Unfortunately, if all you do about it is to insist that men ought to know better and that anybody can be trained to accept anything at all just because people say they should, then it would be just as easy for a male-dominated society (like our own) to decide that women should just expect to get raped every so often and learn to live with that. Anybody see a problem here yet?
So that’s what all the academics are up against, ultimately—people trying to force scientists to discover what the people want to believe, what religions have been preaching for hundreds or thousands of years, and what will earn votes for politicians. Unfortunately, science just doesn’t work that way.
That’s where me and my ultimate solution come in. I have something on my side that the academics weren’t counting on: the youth of America (and the young at heart). The academics are running into all kinds of cultural obstacles that they just can’t overcome. But the youth of America are the ones who create culture, and they don’t need any authority figures’ permission to do it. For that matter, the more traditions they can upset and the more authority figures they can piss off in the process of inventing their new cultures, the better. Have you ever heard of a bunch of middle-aged academics coming up with new styles of music, clothing, or art within the history of the recorded music industry? Neither have I. But the academics are the ones figuring out what’s going on in the world, and the youth of America are the ones who are trying to figure out what’s going on in the world, who feel like there must be an answer, and who would be willing to accept any answer as long as it worked, no matter who figured it out or how.

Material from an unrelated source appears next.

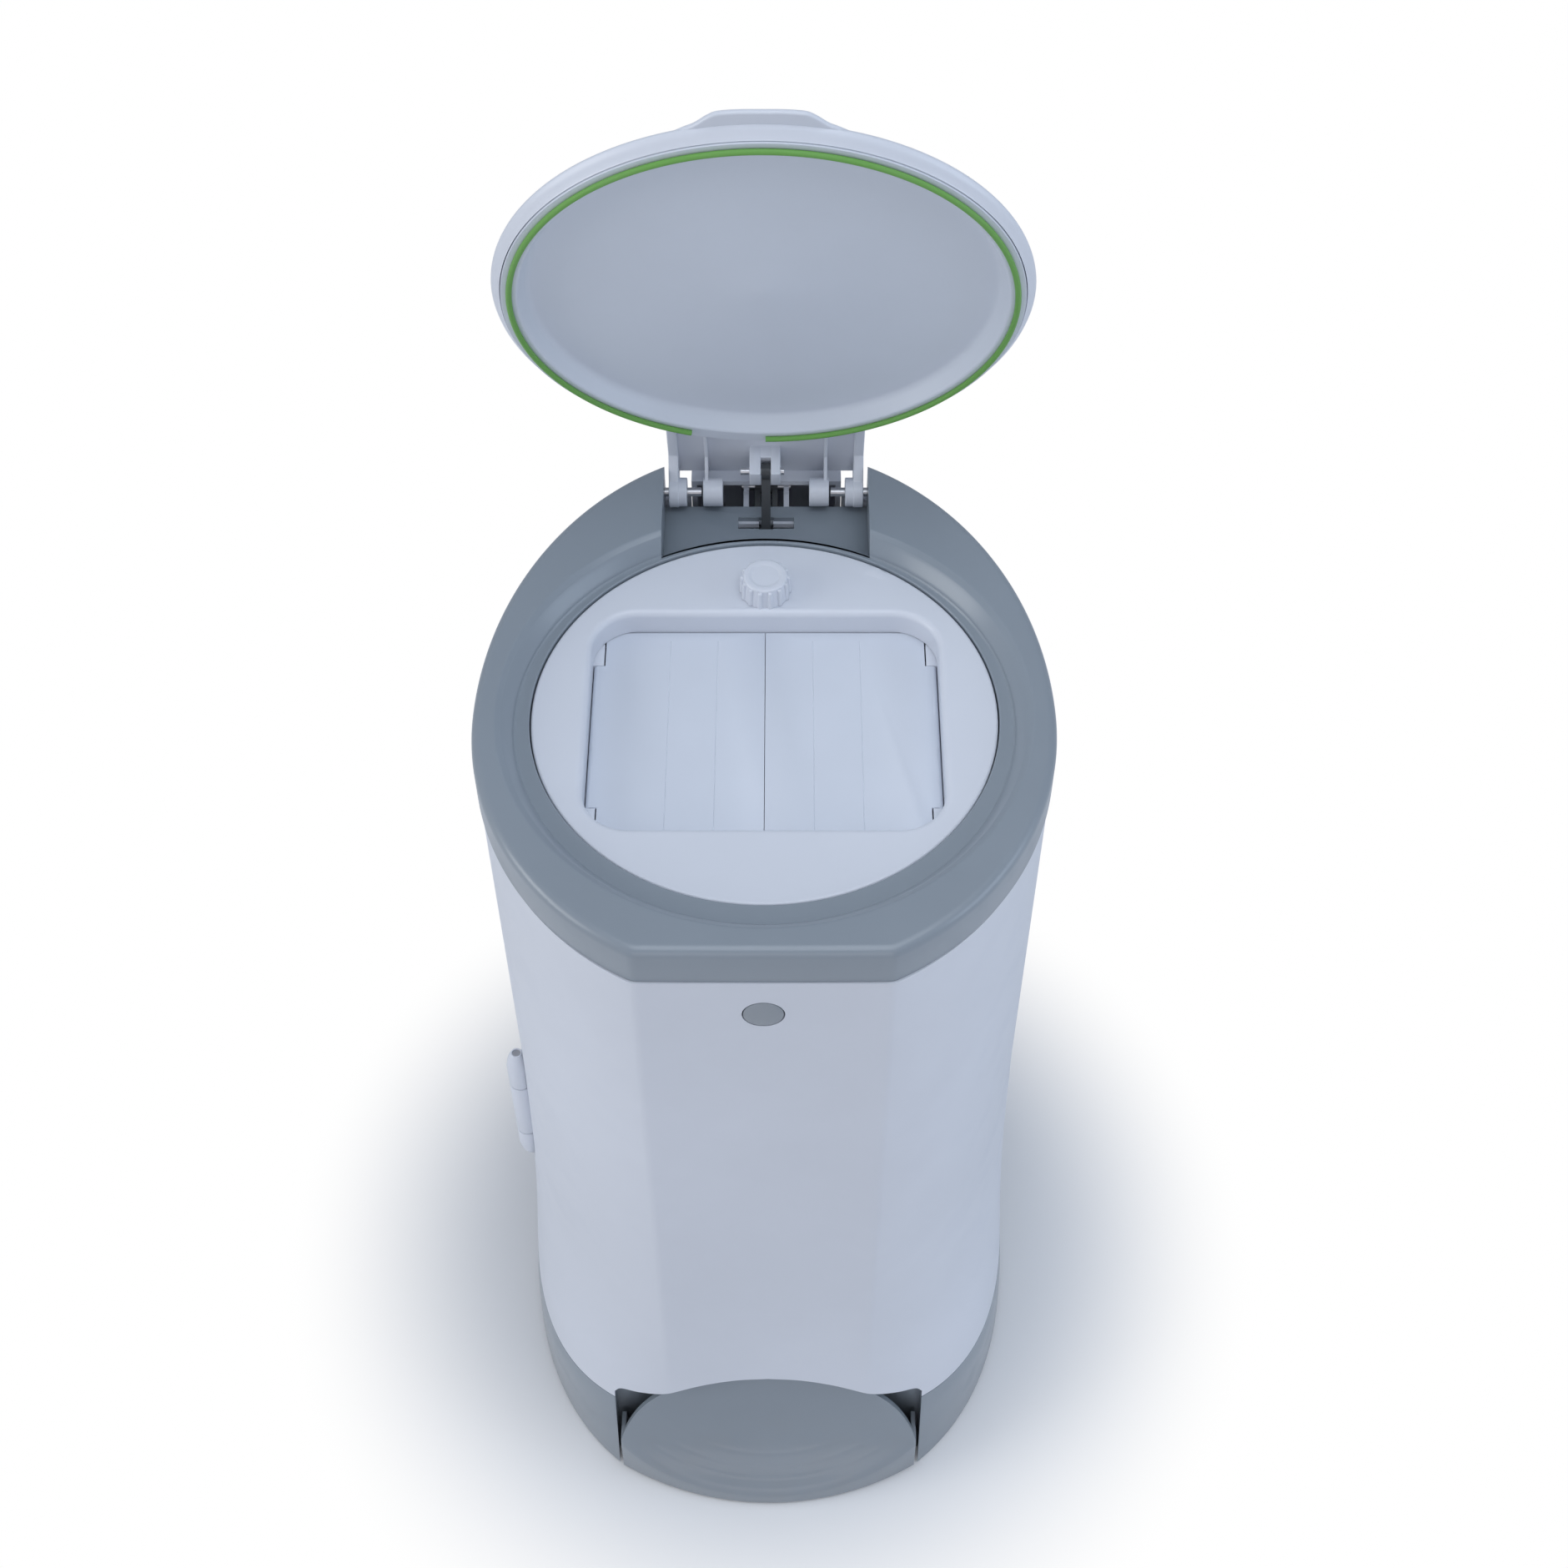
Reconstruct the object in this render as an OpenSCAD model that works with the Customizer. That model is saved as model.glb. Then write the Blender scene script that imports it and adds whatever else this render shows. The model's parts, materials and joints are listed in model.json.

All it would take would be for someone to make sense of the world in a way that would satisfy everyone—that the scientists agreed with and the young people could understand. There’s all the cultural acceptance for scientific discovery anyone will ever need. It might take a decade or so to take root, but it’s the best idea anyone seems to have at the moment. So, ladies and gentlemen of the academic world, don’t worry about a thing; I’ve got it all covered…
ROCK AND ROLL IS HERE TO SAVE THE DAY!!!!!